In one case in June, one of the teachers is accused of holding a boy upside down. Another teacher pushed a girl in the face, according to police, and the third slapped the head of another boy.
Their arrests followed a search of the private school by police on Saturday in response to the city’s revelation last week of 15 counts of alleged abuses between June and August.
Results of an internal investigation revealed the three teachers routinely abused toddlers in their care, including slapping their face and heads, forcing them to cry, threatening them with a cutter knife, verbally abusing the children by calling them “ugly” and “fat”, locking them up inside a toilet or storage room, according to the city.
Murata accused the school director of “covering up” the abuses by getting other teachers to sign a paper requiring them to conceal the problem and delaying giving an explanation to the parents, calling his handling of the issue “heinous”.
The mayor of Susono, Harukaze Murata (left), and the vice-mayor bow during a press conference in Susono on Monday. Photograph: AP
The three teachers, all in their 30s, reportedly told investigators that their treatment of the toddlers was “discipline”, while the director said he had the document signed only to protect privacy of those involved and denied trying to cover up the abuses.
The city has faced public criticism for sitting on the case for more than three months since a whistleblower first came forward to reveal “inappropriate” cases at the school in mid-August. Murata said he took the criticism seriously and would take a pay cut for two months while also punishing three senior officials.
Separate investigations into possible abuse are continuing in two other nursery schools.

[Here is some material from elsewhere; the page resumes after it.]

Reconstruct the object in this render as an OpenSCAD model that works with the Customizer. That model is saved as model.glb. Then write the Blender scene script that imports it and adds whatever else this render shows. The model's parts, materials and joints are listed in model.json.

In Sendai, northern Japan, officials are conducting an internal investigation following allegations that children had to strip down to their underwear during mealtimes so they did not dirty their clothes. At another school in the northern city of Toyama, police are investigating teachers on suspicion they locked up crying children in a storage facility or poked their backs with a stick to order them to move.
Experts say nursery teachers tend to be low paid and schools face chronic staff shortages and a harsh working environment.